Bentley was also a significant writer of non-fiction: The Brontës and Their World still reads well today. 


Bentley is due for a revival, it was hinted - a major, if not really great, novelist should not be lost to us. There seemed to be general agreement. Thanks to Dave for his fascinating talk and useful (if sporadic) Powerpoint.

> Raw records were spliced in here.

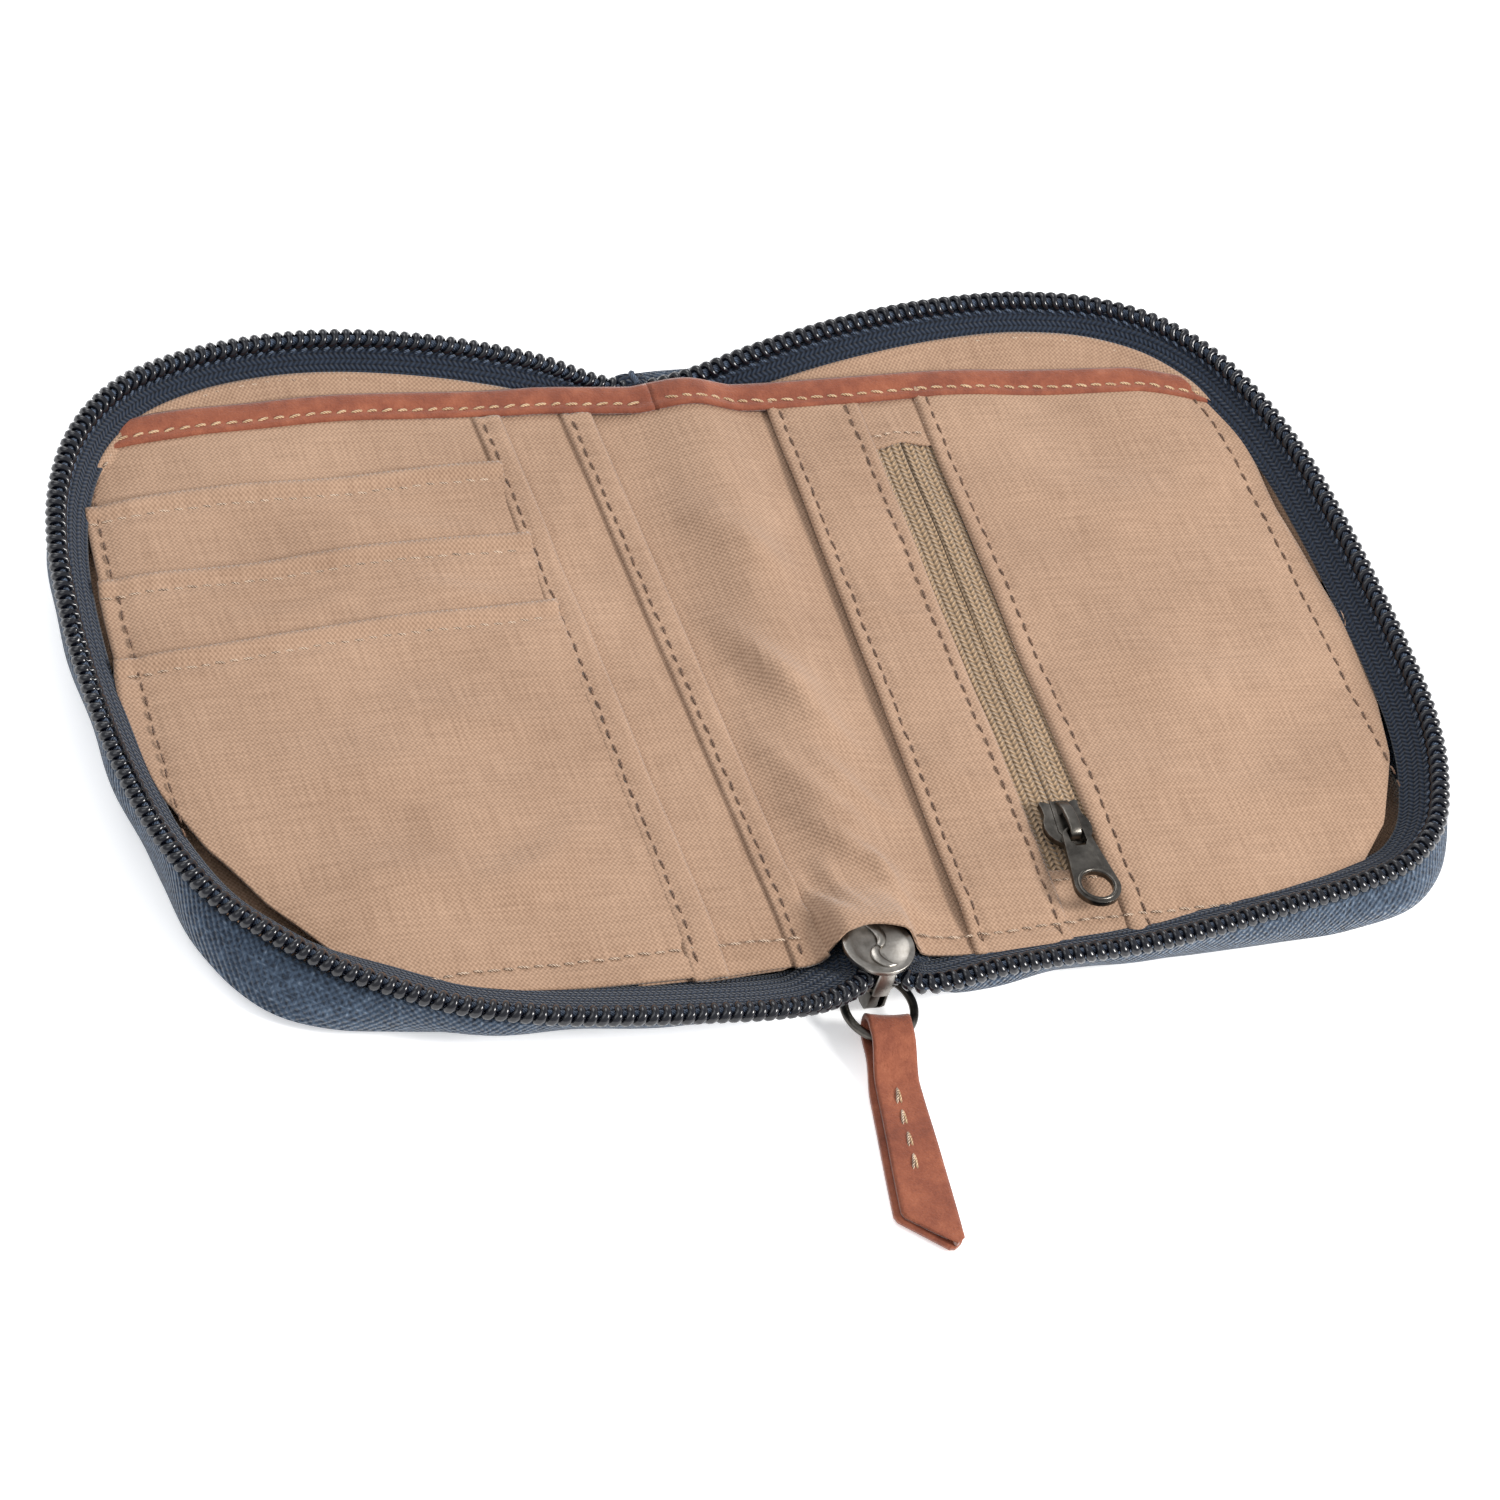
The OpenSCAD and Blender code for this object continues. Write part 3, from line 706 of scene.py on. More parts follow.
SLIDER_GATE = [(6.2, -72.1, 8.2, 7.5, -69.0, 5.4, 7.5, -65.6),
               (2.9, -69.8, 8.1, 4.5, -64.2, 4.6, 4.5, -64.0),
               (1.75, -65.5, 8.1, 2.4, -63.8, 4.4, 2.5, -63.8),
               (1.5, -58.5, 7.4, 0.0, -63.6, 4.3, 0.0, -63.7)]
RIM_RIGHT = [(1.6, 64.2, 3.9, 0, 69.5), (9.5, 65.2, 5.2, 9.5, 70.2), (23, 67.8, 8.2, 23, 70.4),
             (40, 71, 10.4, 40, 70.5), (58, 73.4, 11.1, 58, 70.4), (74, 73.8, 11.1, 74, 70.2),
             (88, 71.2, 11.1, 87, 67.2), (97, 66.6, 11.1, 95, 63), (104, 59, 11.1, 101.5, 56),
             (109, 48, 11.1, 106, 46.5), (112, 36, 11.1, 108.6, 35), (113.6, 20, 11.1, 110, 20),
             (114.2, 3, 11.1, 110.6, 3), (114.2, -13, 11.1, 111, -13), (113.4, -27, 11.1, 112.2, -28),
             (110.6, -39.5, 11.1, 112, -42), (104.5, -52, 11, 107.5, -54), (97.5, -57.8, 10.8, 99.5, -60.2),
             (89, -60.8, 10.5, 88.5, -63.2), (72, -64.4, 10, 74, -64.8), (60, -66.8, 9.7, 60, -65.6),
             (46, -69, 9.5, 46, -66), (32, -69.8, 9.3, 32, -66.4), (19, -71, 9.1, 19, -67),
             (11.5, -72.2, 8.6, 11.5, -66.4)]
RIM_LEFT = [(1.6, 64.6, 4, 0, 69.5), (7, 65.8, 5, 7, 70), (16.7, 68, 8, 17, 70.3), (28, 69.9, 10.1, 28, 70.5),
            (42, 72.2, 11.1, 42, 70.5), (54, 73.5, 11.1, 54, 70.5), (68, 72.9, 11.1, 67.5, 70),
            (81, 70.2, 11.1, 80, 67), (91, 66, 11.1, 89.5, 63), (98.4, 60.2, 11.1, 96.5, 57.5),
            (104.2, 52.7, 11.1, 102, 50.5), (108.8, 43, 11.1, 106.2, 41.5), (111.8, 32, 11.1, 109, 31),
            (113.4, 20, 11.1, 110.3, 20), (114.2, 0, 11.1, 111, 0), (113.3, -16, 11.1, 110.6, -16),
            (110.6, -32, 11.1, 109.4, -33), (104.6, -46, 11.1, 107, -47.5), (99.3, -52.2, 11.1, 103, -56),
            (93.6, -57.7, 11.1, 97.5, -62), (87.6, -62.4, 11.1, 89.5, -65.4), (81, -66.2, 11.1, 80.5, -66.8),
            (74, -69.8, 11.1, 72, -67.6), (62, -73.3, 11.1, 60, -68.2), (42, -75.8, 11, 42, -69),
            (30.5, -76.2, 10.6, 30, -69), (19.5, -76, 9.9, 19, -68.6), (12, -74.6, 8.9, 12, -66.8)]


# The curves at each station: coil middle, wall top, bottom edge, the way inwards, how close the slider is,
# from 0 to 1, and the length along the coil.
Curves = namedtuple("Curves", "coil top bottom inward gate along")
IN_GATE = 0.02
COIL_PITCH = 2.02


class Rim:
    """One cover's rim: curves that share their length, from the far end of the spine to the slider."""

    def __init__(self, side):
        self.side = side
        self.sign = HINGE[side]
        stations = RIM_LEFT if side == "left" else RIM_RIGHT
        flow = hermite([station[:3] for station in stations], 1.0)
        self.rows = []
        for x, y, z, bottom_x, bottom_y in stations:
            near = np.argmin(np.linalg.norm(flow - (x, y, z), axis=1))
            t = flow[min(near + 2, len(flow) - 1)] - flow[max(near - 2, 0)]
            out = unit(np.array([-t[1], t[0]]))
            self.rows.append([x, y, z, x + 0.7 * out[0], y + 0.7 * out[1], z - 1.5, bottom_x, bottom_y, 0])
        self.rows += [[*station, 1] for station in SLIDER_GATE]

    def curves(self, step):
        c = hermite(self.rows, step)
        coil, top, bottom, gate = c[:, :3], c[:, 3:6], c[:, 6:8], np.clip(c[:, 8], 0, 1)
        t = np.gradient(coil, axis=0)
        t[:, 2] = 0
        t = unit(t)
        inward = np.stack([t[:, 1], -t[:, 0], 0 * t[:, 0]], axis=1)
        flip = np.array([self.sign, 1, 1])
        return Curves(coil * flip, top * flip, bottom * flip[:2], inward * flip, gate, run_length(coil))

    def strip(self, name, step, sections, thick, material, node):
        """Sweeps sections(curves) along the rim: an array of stations by points across."""
        top = sections(self.curves(step), self.sign)
        across = np.cumsum(np.linalg.norm(np.diff(top, axis=1), axis=2), axis=1)
        across = np.concatenate([np.zeros((len(top), 1)), across], axis=1)
        along = np.repeat(run_length(top[:, 0])[:, None], top.shape[1], axis=1)
        return slab(f"{name}_{self.side}", top, thick, material, self.side + "_fold",
                    np.stack([along, across], axis=2), (f"{self.side}_{node}",), flip=self.sign > 0)

    def panel(self, name, inset, z, thick, material, replaces, cols=34):
        """A flat panel from the spine's middle line out to the rim."""
        c = self.curves(4.0)
        edge = c.bottom + c.inward[:, :2] * inset * (1 - c.gate[:, None])
        edge[:, 1] = np.clip(edge[:, 1], -66.3, 69.8)
        far, near = 69.3, -65.0
        spine_y = far + (near - far) * c.along / c.along[-1]
        t = np.linspace(0, 1, cols) ** 1.6
        x = edge[:, :1] * t
        y = spine_y[:, None] + (edge[:, 1:2] - spine_y[:, None]) * t
        return slab(f"{name}_{self.side}", np.stack([x, y, np.full_like(x, z)], axis=2), thick, material,
                    self.side + "_fold", replaces=replaces, flip=self.sign > 0)


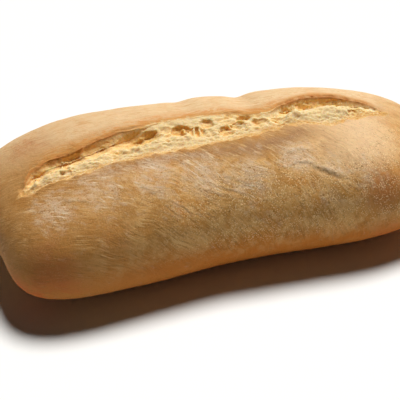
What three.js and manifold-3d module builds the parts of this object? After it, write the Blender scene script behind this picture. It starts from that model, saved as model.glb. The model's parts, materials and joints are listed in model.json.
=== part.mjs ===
// A ciabatta: a chunky, slipper-shaped white loaf, baked in one piece on its flat base, whose top crust has
// burst open along its length. Millimetres. +X runs along the loaf, +Y across it towards the back and +Z up.
// The origin is on the base, under the middle of the loaf's box.
import * as THREE from "three";
import { LoftGeometry } from "three/addons/geometries/LoftGeometry.js";
import { mergeVertices } from "three/addons/utils/BufferGeometryUtils.js";
import Module from "manifold-3d";

const wasm = await Module();
wasm.setup();

// The dough's own box, before it burst.
const length = 280;
const width = 128;
const height = 70;

// How the dough settled. It is widest at the bulge and curls in below that to the base.
const bulgeHeight = 26;
const baseCut = 6; // how much of the rounded underside the flat base takes away
const bow = 13; // how far both ends swing to the front of the middle
const bowMiddle = -12; // where along the loaf that swing begins
const waist = 3.5; // half width lost at the middle
const waistReach = 62; // how far along the loaf the waist is felt
const leftFlare = 5.5; // half width gained at the left end
const rightTaper = 7; // half width lost at the right end
const rightFall = 5; // crown height lost at the right end

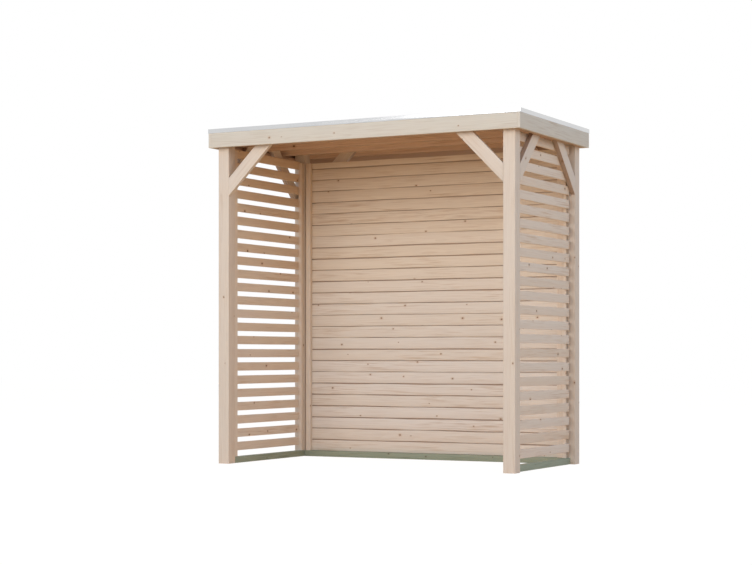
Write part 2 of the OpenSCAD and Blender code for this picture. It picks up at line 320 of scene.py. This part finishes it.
def carry(profile, start, end, up, draw, cuts=(None, None), rows=8, endEase=1.2 * mm, bow=0.0, wander=0.0,
          pith=0.045, milled=0.0, sawnEnds=1.0):
    # A board: a point is start + t along + a side + b up + bow sin(pi t / length), with (a, b) round the
    # profile and t between the two end cuts; b also wanders by a sum of three slow sines of t.
    # The first and last rows are drawn in to ease the sawn ends.
    start, end, up = (np.asarray(v, float) for v in (start, end, up))
    length = np.linalg.norm(end - start)
    along = (end - start) / length
    side = np.cross(up, along)
    edge = np.roll(profile, -1, 0) - profile
    normal = np.stack([edge[:, 1], -edge[:, 0]], 1) / np.linalg.norm(edge, axis=1)[:, None]
    last = np.roll(normal, 1, 0)
    mitre = (normal + last) / (1 + np.sum(normal * last, 1))[:, None]
    drawnIn = profile - endEase * mitre
    n = len(profile)
    ring = np.repeat(profile[None], rows + 2, 0)
    ring[0] = ring[-1] = drawnIn
    first, final = np.zeros((rows + 2, n)), np.full((rows + 2, n), length)
    for limit, cut in zip((first, final), cuts):
        if cut is not None:
            point, facing = (np.asarray(v, float) for v in cut)
            reach = start + ring[..., :1] * side + ring[..., 1:] * up
            limit[:] = ((point - reach) @ facing) / (along @ facing)
    s = np.concatenate([[0], np.linspace(0, 1, rows), [1]])[:, None]
    inner = np.concatenate([[0], np.full(rows, endEase), [0]])[:, None]
    t = first + inner + s * (final - first - 2 * inner)
    sag = np.sin(math.pi * t / length)[..., None] * (bow * draw.uniform(-1, 1, 2))
    waves = draw.uniform(2, 9, 3) * math.pi / length, draw.uniform(0, 2 * math.pi, 3)
    stray = wander * np.mean(np.sin(t[..., None] * waves[0] + waves[1]), 2, keepdims=True)
    a, b = ring[..., :1] + sag[..., :1], ring[..., 1:] + sag[..., 1:] + stray
    points = start + t[..., None] * along + a * side + b * up

    angle, shift = draw.uniform(0, 2 * math.pi), draw.uniform(0, 50, 3)
    grain = np.concatenate([t[..., None] + shift[0], ring[..., :1] + pith * math.cos(angle),
                            ring[..., 1:] + pith * math.sin(angle)], 2)
    i = np.arange(n)
    j = (i + 1) % n
    row = np.arange(rows + 1)[:, None] * n
    quads = np.stack([row + i, row + j, row + n + j, row + n + i], 2).reshape(-1, 4)
    around = np.concatenate([[0], np.cumsum(np.linalg.norm(edge, axis=1))])
    r = np.arange(rows + 1)[:, None]
    u = np.stack([t[r, i], t[r, j], t[r + 1, j], t[r + 1, i]], 2)
    v = np.stack(np.broadcast_arrays(around[i], around[i + 1], around[i + 1], around[i]), 1)
    v = np.broadcast_to(v, u.shape)
    capUv = np.concatenate([drawnIn[::-1], drawnIn])
    # the attribute "cut": real end grain on the end rows, and along the board what the caller marks, both
    # rough joint faces and painted shade
    cut = np.tile(np.broadcast_to(milled, n).astype(float), (rows + 2, 1))
    cut[[0, -1]] = sawnEnds
    return {
        "points": points.reshape(-1, 3), "grain": grain.reshape(-1, 3),
        "faces": quads.tolist() + [list(range(n))[::-1], list(range((rows + 1) * n, (rows + 2) * n))],
        "uv": np.concatenate([np.stack([u, v], 3).reshape(-1, 2), capUv]) + shift[1:],
        "tone": np.full(points.shape[0] * n, draw.uniform(-1, 1)),
        "cut": cut.ravel(),
    }


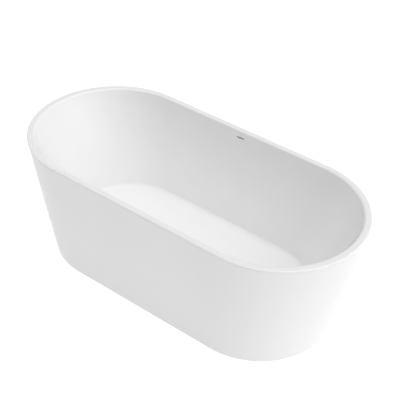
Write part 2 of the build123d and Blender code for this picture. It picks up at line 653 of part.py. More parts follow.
with BuildPart() as overflow_box:
    with BuildSketch(Plane.YZ.offset(-31.0)):
        with BuildLine():
            Polyline((front_y(BOX_Z0), BOX_Z0), (back_y(BOX_Z0), BOX_Z0), (back_y(BOX_Z1), BOX_Z1),
                     (front_y(BOX_Z1), BOX_Z1), close=True)
        make_face()
    extrude(amount=62.0)
    # spigot for the hose
    with BuildSketch(hose_plane(-4.0)):
        Circle(HOSE_BORE)
    extrude(amount=28.0)
    with BuildSketch(Plane.YZ.offset(-31.0 + BOX_T)):
        with BuildLine():
            Polyline((front_y(BOX_Z0 + BOX_T, BOX_T), BOX_Z0 + BOX_T), (back_y(BOX_Z0 + BOX_T, BOX_T), BOX_Z0 + BOX_T),
                     (back_y(BOX_Z1 - BOX_T, BOX_T), BOX_Z1 - BOX_T), (front_y(BOX_Z1 - BOX_T, BOX_T), BOX_Z1 - BOX_T),
                     close=True)
        make_face()
    extrude(amount=62.0 - 2 * BOX_T, mode=Mode.SUBTRACT)
    with BuildSketch(hose_plane(-9.0)):
        Circle(8.0)
    extrude(amount=40.0, mode=Mode.SUBTRACT)
    # window behind the slot
    with BuildSketch(wall_plane(SLOT_Z, BOX_STEP).offset(-1.0)):
        RectangleRounded(46.0, 10.0, 3.0)
    extrude(amount=1.0 + BOX_T + 0.6, mode=Mode.SUBTRACT)
save("overflow_box", overflow_box.part)

# hose: a straight run, one bend of radius HOSE_BEND, a level run
bend_t = (HOSE_TOP[1] - (HOSE_Z + HOSE_BEND - HOSE_NRM[1] * HOSE_BEND)) / -HOSE_DIR[1]
bend_0 = hose_point(bend_t)
bend_1 = (0.0, bend_0[1] + HOSE_NRM[0] * HOSE_BEND, HOSE_Z)
with BuildPart() as overflow_hose:
    with BuildLine() as hose_line:
        run = Line(hose_point(5.0), bend_0)
        bend = TangentArc(bend_0, bend_1, tangent=run % 1)
        Line(bend_1, (0, 40.0, HOSE_Z))
    with BuildSketch(Plane(origin=hose_point(5.0), x_dir=(1, 0, 0), z_dir=run % 0)):
        Circle(HOSE_R)
        Circle(HOSE_BORE, mode=Mode.SUBTRACT)
    sweep()
save("overflow_hose", overflow_hose.part)
print("hose length", round(sum(e.length for e in hose_line.edges()), 1))

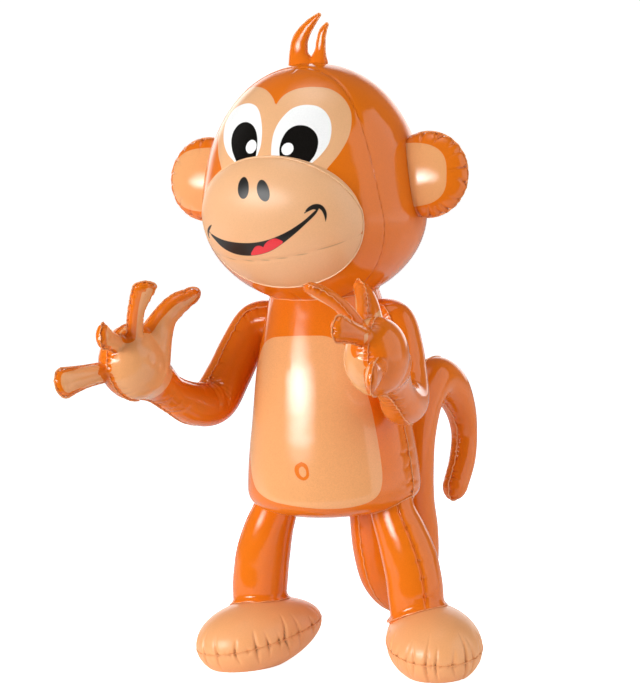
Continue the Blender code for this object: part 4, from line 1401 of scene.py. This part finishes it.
def softbox(name, azimuth, elevation, distance, width, height, power, edge=1.0, mirrored=True):
    """A studio light aimed at the middle of the monkey, in degrees, metres and watts.

    Its edge is that share of its middle's brightness, and a light that isn't mirrored stays out of the gloss.
    """
    light = bpy.data.lights.new(name, 'AREA')
    light.shape = 'RECTANGLE' if edge == 1.0 else 'ELLIPSE'
    light.size = width
    light.size_y = height
    light.energy = power
    light.use_nodes = True
    glow = light.node_tree
    spot = add(glow, "ShaderNodeNewGeometry", output="Parametric")
    spot = add(glow, "ShaderNodeVectorMath", {0: spot, 1: (0.5, 0.5, 0.0)}, operation='SUBTRACT')
    reach = add(glow, "ShaderNodeVectorMath", {0: spot}, output="Value", operation='LENGTH')
    fall = add(glow, "ShaderNodeMapRange", {0: reach, 1: 0.0, 2: 0.5, 3: 1.0, 4: edge},
               interpolation_type='SMOOTHSTEP')
    glow.links.new(fall, glow.nodes["Emission"].inputs["Strength"])
    lamp = bpy.data.objects.new(name, light)
    lamp.visible_glossy = mirrored
    bpy.context.collection.objects.link(lamp)
    back = away_from_monkey(azimuth, elevation)
    lamp.location = back * distance + Vector((0, 0, LIGHT_AIM_Z))
    lamp.rotation_mode = 'QUATERNION'
    lamp.rotation_quaternion = back.to_track_quat('Z', 'Y')


softbox("key softbox", -21, 9.5, 2.0, 2.4, 0.88, 108, 0.0)
softbox("side panel", 104, 10, 1.7, 2.0, 2.8, 19)
softbox("top softbox", 10, 88, 1.9, 1.6, 1.6, 14, 0.1)
# Bounce from the room's walls lights the film without showing in its gloss
softbox("front bounce", 0, 50, 2.0, 2.0, 2.0, 9, 1.0, False)
softbox("left bounce", 85, 15, 1.9, 2.0, 2.0, 9, 1.0, False)
softbox("right bounce", -70, 8, 1.9, 2.0, 2.0, 10, 1.0, False)

# Camera at the photograph's place: azimuth, elevation and roll in degrees
CAMERA_AZIMUTH = 26.0
CAMERA_ELEVATION = 6.8
CAMERA_ROLL = -2.8685
CAMERA_PLACE = Vector((1.1254, -2.3235, 0.6008))
CAMERA_LENS = 145.3
azimuth, roll = np.radians((CAMERA_AZIMUTH, CAMERA_ROLL))
right = Vector((np.cos(azimuth), np.sin(azimuth), 0))
back = away_from_monkey(CAMERA_AZIMUTH, CAMERA_ELEVATION)
up = back.cross(right)
camera_data = bpy.data.cameras.new("camera")
camera_data.sensor_width = 36
camera_data.lens = CAMERA_LENS
camera_data.clip_start = 0.05
camera = bpy.data.objects.new("camera", camera_data)
bpy.context.collection.objects.link(camera)
rolled_right = right * np.cos(roll) + up * np.sin(roll)
rolled_up = up * np.cos(roll) - right * np.sin(roll)
axes = Matrix((rolled_right, rolled_up, back)).transposed()
camera.matrix_world = Matrix.Translation(CAMERA_PLACE + Vector(BODY_AXIS)) @ axes.to_4x4()
bpy.context.scene.camera = camera
bpy.context.scene.view_settings.view_transform = 'Standard'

Below, Dave Russell with his LitFest bottle of Aurvin Winery Firebird Legend Cabernet Sauvignon 2007, Phyllis Bentley on a cigarette card and Vera Brittain in nurse's gear:



Wonderful sofa

The Saturday Sofa broadcast from ELFM is wonderful, especially the excellent contributions from the children of Shire Oak and Spring Bank primary schools. Thanks to everybody in the caravan parked outside St Michael's!

It was Dmitri Hvorstovsky

The music for Gaby's reminiscence in Déja-vu last Sunday caused a bit of a stir. This is what it was - Non ti scordar di me sung by the Russian baritone Dmitri Hvorostovsky. It is on a CD entitled Passione di Napoli.

Friday 26 March 2010

North Noir

Re-watching the discomforting Red Riding television series, I couldn't help thinking of Martin Wainwright's talk at the LitFest last week, on people's perceptions of the North, and his passing mention of David Peace, "who might be a brilliant novelist, but....."  No doubt there will be audience members tomorrow (New Headingley Club at 3pm) who will ask suitable questions and make appropriately pithy comments on bloodstained depictions of Yorkshire, although the focus will be 1948 Tokyo and the 1984/5 Miners' Strike. A different kind of bloodstained.

Anyway, the TV backroomers really got it right when it comes to seventies clothes, interior design and tobacco, I am thinking. The wallpapers are authentically nightmarish. And I used to drive one of those Zephyrs. And all those smoke-filled rooms and characters with cigs drooping from their mouths... was it that bad?